Formé à Saint-Emilion, Sébastien Khoury a lancé en 2006 le «Domaine de Baal» deux semaines avant la guerre entre Israël et le Hezbollah. «Ce fut difficile, mais aujourd'hui, nous exportons 40% de la production», dit-il.

En 2003, Nicolas Abi Khater lance «Les Coteaux du Liban». Six ans plus tard, il meurt et sa femme Roula prend la relève, aidée de trois employés et son fils de 15 ans. «Je ne savais pas ouvrir une bouteille de vin», plaisante cette diplômée de musicologie, qui écoule toute sa production à l'étranger.
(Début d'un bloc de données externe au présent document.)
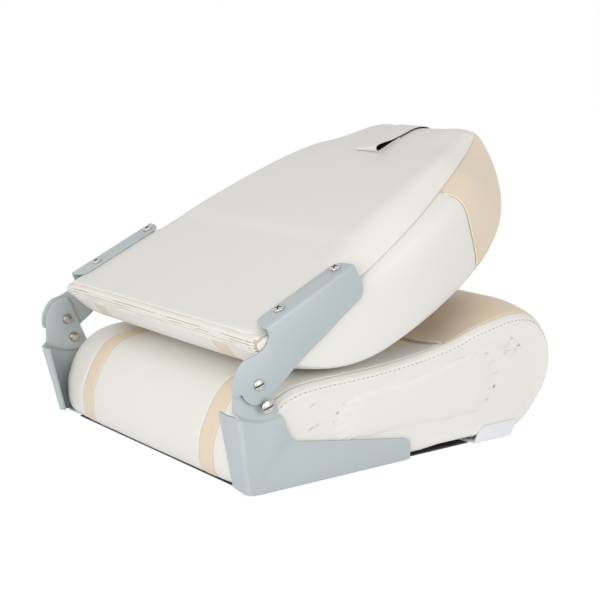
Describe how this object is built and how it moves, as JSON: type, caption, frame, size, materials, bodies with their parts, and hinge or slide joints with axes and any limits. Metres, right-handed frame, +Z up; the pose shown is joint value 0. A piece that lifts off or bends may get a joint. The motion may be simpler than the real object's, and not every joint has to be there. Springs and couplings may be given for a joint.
{
  "type": "folding boat seat",
  "caption": "Folding boat seat: padded seat on a moulded base, padded backrest hinged on steel side brackets, shown folded over the cushion.",
  "frame": {"origin": "on the floor, under the middle of the folded seat's box", "axes": "+Z up, X across the seat with the occupant's right at -X, the seat's front faces -Y and the hinge lies at +Y"},
  "size_m": [0.4294, 0.5539, 0.3795],
  "materials": {
    "white_vinyl": "soft sheen marine vinyl",
    "beige_vinyl": "soft sheen marine vinyl",
    "blue_grey_paint": "satin paint",
    "bright_steel": "bright",
    "white_plastic": "moulded",
    "nylon": "moulded",
    "foam": "open cell foam",
    "plywood": "raw",
    "brass": "turned"
  },
  "bodies": {
    "seat": {"seat_foam": "foam", "seat_cover_middle": "white_vinyl", "seat_front_bolster": "beige_vinyl", "seat_piping": "beige_vinyl", "seat_base": "white_plastic", "seat_stripe_right": "beige_vinyl", "seat_cover_edge_right": "white_vinyl", "seat_side_panel_right": "white_vinyl", "lower_bracket_right": "blue_grey_paint", "pivot_screw_right": "bright_steel", "pivot_nut_right": "bright_steel", "pivot_washer_right": "nylon", "stop_screw_right": "bright_steel", "stop_nut_right": "bright_steel", "base_screw_rear_right": "bright_steel", "threaded_insert_rear_right": "brass", "base_screw_front_right": "bright_steel", "threaded_insert_front_right": "brass", "seat_stripe_left": "beige_vinyl", "seat_cover_edge_left": "white_vinyl", "seat_side_panel_left": "white_vinyl", "lower_bracket_left": "blue_grey_paint", "pivot_screw_left": "bright_steel", "pivot_nut_left": "bright_steel", "pivot_washer_left": "nylon", "stop_screw_left": "bright_steel", "stop_nut_left": "bright_steel", "base_screw_rear_left": "bright_steel", "threaded_insert_rear_left": "brass", "base_screw_front_left": "bright_steel", "threaded_insert_front_left": "brass"},
    "backrest": {"back_foam": "foam", "back_padding": "foam", "back_board": "plywood", "back_cover_rear": "white_vinyl", "back_cover_front": "white_vinyl", "back_bolster": "beige_vinyl", "back_hem": "white_vinyl", "hold_down_strap": "white_vinyl", "strap_stud": "bright_steel", "back_stripe_right": "beige_vinyl", "back_cover_edge_right": "white_vinyl", "back_side_panel_right": "white_vinyl", "arm_right": "blue_grey_paint", "arm_screw_near_right": "bright_steel", "t_nut_near_right": "bright_steel", "arm_screw_far_right": "bright_steel", "t_nut_far_right": "bright_steel", "back_stripe_left": "beige_vinyl", "back_cover_edge_left": "white_vinyl", "back_side_panel_left": "white_vinyl", "arm_left": "blue_grey_paint", "arm_screw_near_left": "bright_steel", "t_nut_near_left": "bright_steel", "arm_screw_far_left": "bright_steel", "t_nut_far_left": "bright_steel"}
  },
  "joints": [
    {"name": "backrest_hinge", "type": "hinge", "parent": "seat", "child": "backrest", "pos_m": [0, 0.2435, 0.1227], "axis": [-1, 0, 0], "range_deg": [0, 83]}
  ]
}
Le PDG de Renault et Nissan, le Français d'origine libanaise Carlos Ghosn, a créé la surprise en lançant au printemps avec des partenaires locaux le vin «Ixsir».

Le succès du vin libanais a encouragé certains à s'y lancer dans des régions autres que la Békaa.

Dans la région de Batroun (nord), où les pentes contrastent avec le sol plat de la Békaa, le vin «Atibaia» de Jean Massoud verra le jour en 2011. «Ce sera un vin de garage de très haute qualité», explique-t-il.

Parallèlement, le tourisme du vin se développe et de plus en plus de Libanais et d'étrangers visitant le temple romain de Baalbeck font également une tournée dans les caves.

«Nous construirons un hôtel de charme et un restaurant gastronomique d'ici deux ans», indique M. Khoury. Les frères Saadé envisagent de construire un Musée du vin.



Pour Mme Abi Khater, «cela donne une belle image du Liban» où, il y a 5.000 ans, les Phéniciens avaient été l'un des premiers peuples à domestiquer cette boisson noble.